Wijzigingswet Boek 7 Burgerlijk wetboek, enz. (Flexibiliteit en zekerheid)
Artikel XVI
Geldend
Geldend vanaf 20-12-2006
- Bronpublicatie:
20-11-2006, Stb. 2006, 647 (uitgifte: 01-01-2006, kamerstukken: 30614)
- Inwerkingtreding
20-12-2006
- Bronpublicatie inwerkingtreding:
06-12-2006, Stb. 2006, 648 (uitgifte: 01-01-2006, kamerstukken/regelingnummer: -)

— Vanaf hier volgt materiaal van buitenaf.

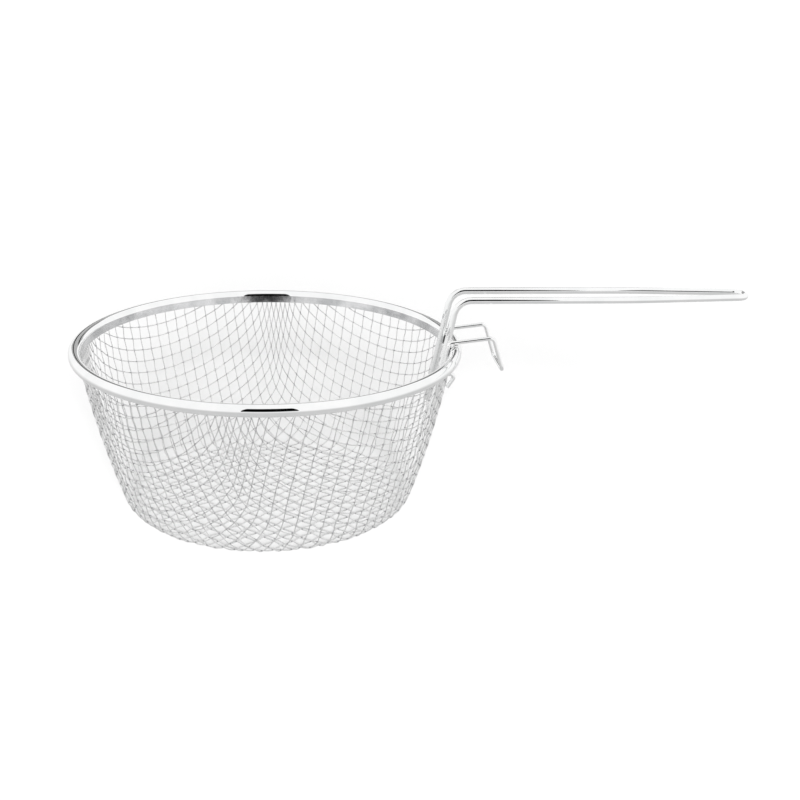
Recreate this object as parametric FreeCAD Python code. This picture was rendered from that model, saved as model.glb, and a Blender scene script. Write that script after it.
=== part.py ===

- Overige regelgevende instantie(s)
Ministerie van Justitie
- Vakgebied(en)
Personen- en familierecht / Algemeen
Arbeidsrecht / Arbeidsovereenkomstenrecht
1.
Onze Minister van Sociale Zaken en Werkgelegenheid zendt binnen 3 jaar na de inwerkingtreding van deze wet aan de Staten-Generaal een verslag over de doeltreffendheid en de effecten van deze wet in de praktijk.
2.
Onze Minister van Sociale Zaken en Werkgelegenheid zendt na 2 jaar na de inwerkingtreding van deze wet en vervolgens telkens na 4 jaar aan de Staten-Generaal een verslag over de wijze waarop de Centrale organisatie werk en inkomen, bedoeld in artikel 2 van de Wet structuur uitvoeringsorganisatie werk en inkomen de bevoegdheid tot het verlenen van toestemming voor de opzegging van de arbeidsverhouding, bedoeld in artikel II, onderdeel B, heeft uitgevoerd.